▶ [PROBLEM STATEMENT]
Repeat the material in full. Keep every line exactly as it is.

▶ [COLLECTED MATERIAL]

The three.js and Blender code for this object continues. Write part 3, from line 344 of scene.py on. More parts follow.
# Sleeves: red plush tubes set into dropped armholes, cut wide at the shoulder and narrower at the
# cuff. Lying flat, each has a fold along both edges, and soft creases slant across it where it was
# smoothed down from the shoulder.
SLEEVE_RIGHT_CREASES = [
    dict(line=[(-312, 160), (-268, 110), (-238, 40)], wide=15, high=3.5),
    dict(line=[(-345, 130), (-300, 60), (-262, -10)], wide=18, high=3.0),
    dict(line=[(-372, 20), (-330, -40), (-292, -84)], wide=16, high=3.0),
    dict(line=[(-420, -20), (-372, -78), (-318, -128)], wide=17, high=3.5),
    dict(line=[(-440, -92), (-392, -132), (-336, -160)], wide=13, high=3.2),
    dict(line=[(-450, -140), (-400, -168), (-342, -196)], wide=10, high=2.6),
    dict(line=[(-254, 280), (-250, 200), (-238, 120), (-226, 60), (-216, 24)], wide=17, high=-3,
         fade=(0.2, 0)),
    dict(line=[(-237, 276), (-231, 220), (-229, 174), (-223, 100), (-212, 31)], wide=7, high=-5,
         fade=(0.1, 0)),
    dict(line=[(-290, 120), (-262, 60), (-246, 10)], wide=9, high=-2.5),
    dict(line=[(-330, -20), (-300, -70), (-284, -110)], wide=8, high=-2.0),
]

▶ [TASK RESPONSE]
The three.js and Blender code for this object continues. Write part 3, from line 344 of scene.py on. More parts follow.
# Sleeves: red plush tubes set into dropped armholes, cut wide at the shoulder and narrower at the
# cuff. Lying flat, each has a fold along both edges, and soft creases slant across it where it was
# smoothed down from the shoulder.
SLEEVE_RIGHT_CREASES = [
    dict(line=[(-312, 160), (-268, 110), (-238, 40)], wide=15, high=3.5),
    dict(line=[(-345, 130), (-300, 60), (-262, -10)], wide=18, high=3.0),
    dict(line=[(-372, 20), (-330, -40), (-292, -84)], wide=16, high=3.0),
    dict(line=[(-420, -20), (-372, -78), (-318, -128)], wide=17, high=3.5),
    dict(line=[(-440, -92), (-392, -132), (-336, -160)], wide=13, high=3.2),
    dict(line=[(-450, -140), (-400, -168), (-342, -196)], wide=10, high=2.6),
    dict(line=[(-254, 280), (-250, 200), (-238, 120), (-226, 60), (-216, 24)], wide=17, high=-3,
         fade=(0.2, 0)),
    dict(line=[(-237, 276), (-231, 220), (-229, 174), (-223, 100), (-212, 31)], wide=7, high=-5,
         fade=(0.1, 0)),
    dict(line=[(-290, 120), (-262, 60), (-246, 10)], wide=9, high=-2.5),
    dict(line=[(-330, -20), (-300, -70), (-284, -110)], wide=8, high=-2.0),
]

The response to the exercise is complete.